The siege was imposed as Israeli forces search for suspects in an October 11 shooting in which one Israeli soldier was killed near the settlement of Shavei Shomron, northwest of Nablus. The recently formed Lions’ Den group claimed responsibility, and the man who carried it out remains on the run.
Tensions in the West Bank have been boiling up particularly over the past few months with shootings at Israeli military checkpoints and soldiers increasing. During the past month alone, three Israeli soldiers have been killed in separate attacks.
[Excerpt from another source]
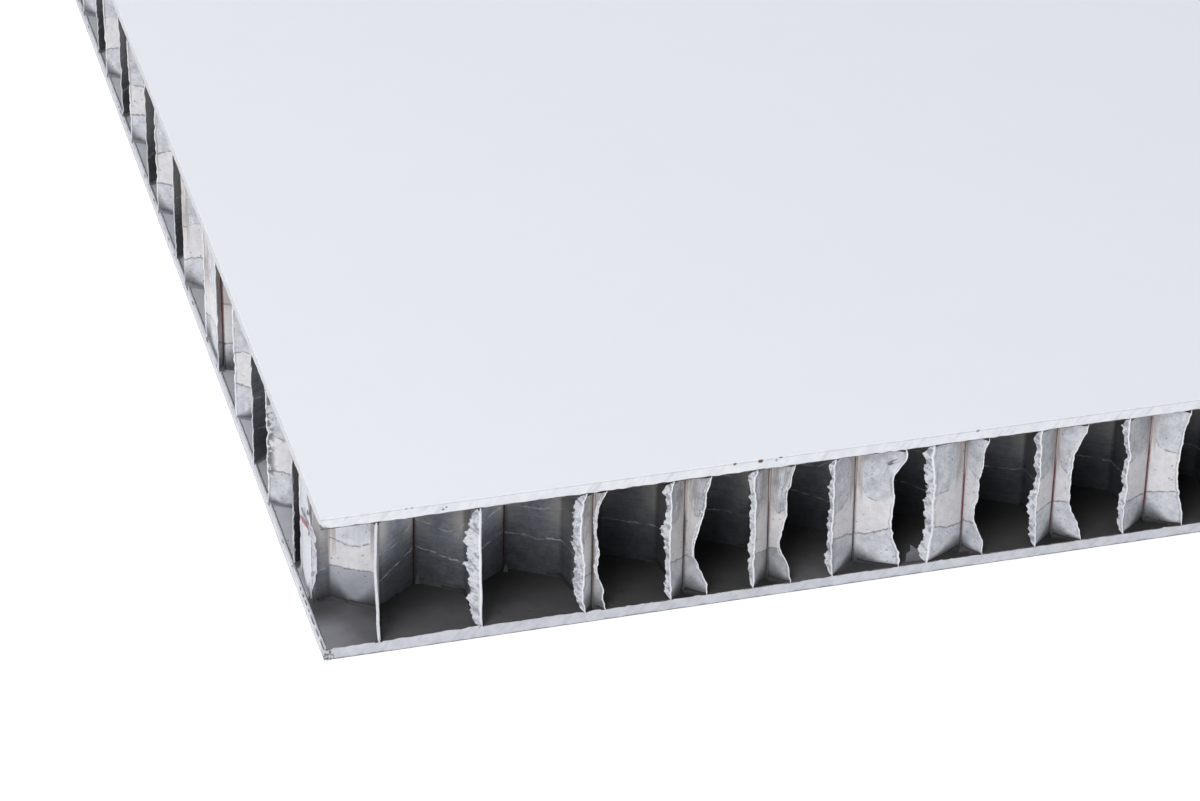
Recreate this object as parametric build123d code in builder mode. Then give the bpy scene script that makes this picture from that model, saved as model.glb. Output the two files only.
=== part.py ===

According to the Palestinian health ministry, Israeli forces have killed 184 Palestinians since the start of the year, including 132 people in the occupied East Jerusalem and West Bank and 51 in the besieged Gaza Strip. The death toll includes 41 children, 17 of whom were killed during Israel’s three-day assault on Gaza in August.
The United Nations has said that 2022 “is the highest year for Palestinian fatalities in the West Bank, compared to the same period in the previous 16 years”.
Palestinians went on a mass general strike in the West Bank and East Jerusalem on Thursday after Israeli forces killed 22-year-old Uday Tamimi, who was accused of shooting at a checkpoint in which one Israeli soldier was killed.
On Sunday, the Israeli army killed a member of Lions’ Den named Tamer al-Kilani in Nablus.
“Nablus has been living in a state of war for about a month,” journalist Abdelhaq said.
“There are constant surveillance drones in the sky,” he told Al Jazeera. “There are extremely heavy restrictions on exit from the city and surrounding areas.”
“The assassination of al-Kilani gave people the idea that Israel is going towards a different policy of dealing with Nablus – focusing on targeted assassinations and moving away from the prospect of a large raid,” the reporter said.
“The raid also appears to have happened without coordination with the PA because of the armed clashes that took place with the Israeli army,” Abdelhaq added. “There was a state of suspense that there could be a raid, but no one expected that it would be this soon and of this size.”